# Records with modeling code
_____

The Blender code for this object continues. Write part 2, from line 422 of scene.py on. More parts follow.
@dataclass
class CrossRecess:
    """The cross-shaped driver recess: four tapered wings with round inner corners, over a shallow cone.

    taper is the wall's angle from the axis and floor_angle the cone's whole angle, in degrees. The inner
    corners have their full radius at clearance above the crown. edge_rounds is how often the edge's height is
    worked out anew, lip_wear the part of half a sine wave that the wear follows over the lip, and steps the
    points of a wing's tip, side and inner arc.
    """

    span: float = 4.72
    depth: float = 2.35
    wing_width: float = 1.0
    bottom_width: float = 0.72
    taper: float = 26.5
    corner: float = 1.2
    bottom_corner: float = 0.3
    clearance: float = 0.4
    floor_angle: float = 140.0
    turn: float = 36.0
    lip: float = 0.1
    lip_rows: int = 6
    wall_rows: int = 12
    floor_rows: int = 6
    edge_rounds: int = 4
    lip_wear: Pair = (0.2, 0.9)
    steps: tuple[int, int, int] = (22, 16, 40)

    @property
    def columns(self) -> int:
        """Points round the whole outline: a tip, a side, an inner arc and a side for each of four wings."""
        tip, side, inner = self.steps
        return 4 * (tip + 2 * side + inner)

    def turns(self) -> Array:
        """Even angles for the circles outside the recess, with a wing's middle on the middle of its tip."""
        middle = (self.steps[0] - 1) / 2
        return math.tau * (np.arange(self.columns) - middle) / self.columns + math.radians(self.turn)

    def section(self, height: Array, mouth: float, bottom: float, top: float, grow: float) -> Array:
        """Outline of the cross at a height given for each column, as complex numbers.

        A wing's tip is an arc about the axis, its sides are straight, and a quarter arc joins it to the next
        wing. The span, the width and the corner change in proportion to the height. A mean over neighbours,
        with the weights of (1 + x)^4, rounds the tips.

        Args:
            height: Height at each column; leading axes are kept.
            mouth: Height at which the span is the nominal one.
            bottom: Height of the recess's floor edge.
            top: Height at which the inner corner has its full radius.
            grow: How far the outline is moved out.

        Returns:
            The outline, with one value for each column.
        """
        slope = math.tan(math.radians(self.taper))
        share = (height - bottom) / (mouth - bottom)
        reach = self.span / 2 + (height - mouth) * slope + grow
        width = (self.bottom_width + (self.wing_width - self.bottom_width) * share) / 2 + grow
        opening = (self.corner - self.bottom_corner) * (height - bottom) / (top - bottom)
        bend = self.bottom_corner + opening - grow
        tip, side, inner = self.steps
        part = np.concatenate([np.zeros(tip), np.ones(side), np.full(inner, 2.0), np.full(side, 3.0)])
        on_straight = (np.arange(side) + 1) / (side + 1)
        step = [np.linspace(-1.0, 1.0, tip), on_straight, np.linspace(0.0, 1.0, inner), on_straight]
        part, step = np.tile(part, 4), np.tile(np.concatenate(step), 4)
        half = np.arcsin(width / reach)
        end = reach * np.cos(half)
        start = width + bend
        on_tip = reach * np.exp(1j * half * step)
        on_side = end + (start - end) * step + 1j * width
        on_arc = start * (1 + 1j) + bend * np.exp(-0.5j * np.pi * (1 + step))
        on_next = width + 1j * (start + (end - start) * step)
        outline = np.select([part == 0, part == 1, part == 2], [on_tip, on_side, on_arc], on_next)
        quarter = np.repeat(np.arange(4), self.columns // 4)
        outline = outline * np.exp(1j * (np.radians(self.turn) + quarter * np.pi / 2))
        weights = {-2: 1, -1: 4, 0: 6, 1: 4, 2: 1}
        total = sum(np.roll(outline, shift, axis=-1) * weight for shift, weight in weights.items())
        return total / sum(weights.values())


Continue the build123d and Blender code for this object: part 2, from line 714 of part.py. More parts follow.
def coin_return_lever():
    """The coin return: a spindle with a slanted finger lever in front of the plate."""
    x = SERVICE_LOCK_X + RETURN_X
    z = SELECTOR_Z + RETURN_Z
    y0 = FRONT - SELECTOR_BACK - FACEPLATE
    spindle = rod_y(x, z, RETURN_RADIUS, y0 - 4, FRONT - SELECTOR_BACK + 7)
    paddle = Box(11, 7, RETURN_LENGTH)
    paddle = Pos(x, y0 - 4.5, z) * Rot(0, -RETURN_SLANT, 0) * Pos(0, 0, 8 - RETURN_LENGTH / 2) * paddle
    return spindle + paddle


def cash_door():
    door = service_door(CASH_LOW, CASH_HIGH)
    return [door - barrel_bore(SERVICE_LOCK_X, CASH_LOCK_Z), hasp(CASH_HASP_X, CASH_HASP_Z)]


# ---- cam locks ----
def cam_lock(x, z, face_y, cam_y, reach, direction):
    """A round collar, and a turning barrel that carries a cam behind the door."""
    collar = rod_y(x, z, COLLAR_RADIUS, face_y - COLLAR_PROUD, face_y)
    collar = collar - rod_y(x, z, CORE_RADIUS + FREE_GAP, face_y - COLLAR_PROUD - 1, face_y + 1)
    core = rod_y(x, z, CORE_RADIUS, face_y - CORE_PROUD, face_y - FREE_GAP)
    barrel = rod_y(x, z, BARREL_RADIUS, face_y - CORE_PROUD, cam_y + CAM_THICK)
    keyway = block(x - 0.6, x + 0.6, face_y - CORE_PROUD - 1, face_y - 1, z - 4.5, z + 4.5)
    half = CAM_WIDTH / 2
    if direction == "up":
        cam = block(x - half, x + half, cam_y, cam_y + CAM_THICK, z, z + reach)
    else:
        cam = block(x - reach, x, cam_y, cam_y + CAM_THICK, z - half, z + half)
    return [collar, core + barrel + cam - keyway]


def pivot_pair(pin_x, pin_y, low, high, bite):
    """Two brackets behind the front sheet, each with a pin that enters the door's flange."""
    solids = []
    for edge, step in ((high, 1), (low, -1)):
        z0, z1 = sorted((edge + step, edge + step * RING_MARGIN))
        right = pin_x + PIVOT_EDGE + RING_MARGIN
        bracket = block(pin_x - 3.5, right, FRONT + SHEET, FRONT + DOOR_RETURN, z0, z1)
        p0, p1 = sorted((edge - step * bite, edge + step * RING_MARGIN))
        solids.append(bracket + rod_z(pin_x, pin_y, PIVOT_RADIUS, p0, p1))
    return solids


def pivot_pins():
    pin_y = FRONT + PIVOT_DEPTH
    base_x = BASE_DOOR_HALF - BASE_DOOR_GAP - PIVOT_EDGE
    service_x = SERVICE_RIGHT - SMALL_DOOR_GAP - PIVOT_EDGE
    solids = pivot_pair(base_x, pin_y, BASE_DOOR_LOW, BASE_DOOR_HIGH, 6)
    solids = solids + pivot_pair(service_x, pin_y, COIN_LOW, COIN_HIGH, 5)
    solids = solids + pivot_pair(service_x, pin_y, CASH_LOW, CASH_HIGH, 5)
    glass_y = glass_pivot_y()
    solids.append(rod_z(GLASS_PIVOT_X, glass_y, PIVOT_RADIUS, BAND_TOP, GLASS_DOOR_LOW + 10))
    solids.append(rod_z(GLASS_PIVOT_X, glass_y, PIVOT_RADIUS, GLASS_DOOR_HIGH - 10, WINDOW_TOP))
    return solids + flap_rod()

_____

# Challenge
Restate, word for word and with nothing added, the lines from the first line of the listing through the one where "a shallow cone." stands.

# Worked solution
The Blender code for this object continues. Write part 2, from line 422 of scene.py on. More parts follow.
@dataclass
class CrossRecess:
    """The cross-shaped driver recess: four tapered wings with round inner corners, over a shallow cone.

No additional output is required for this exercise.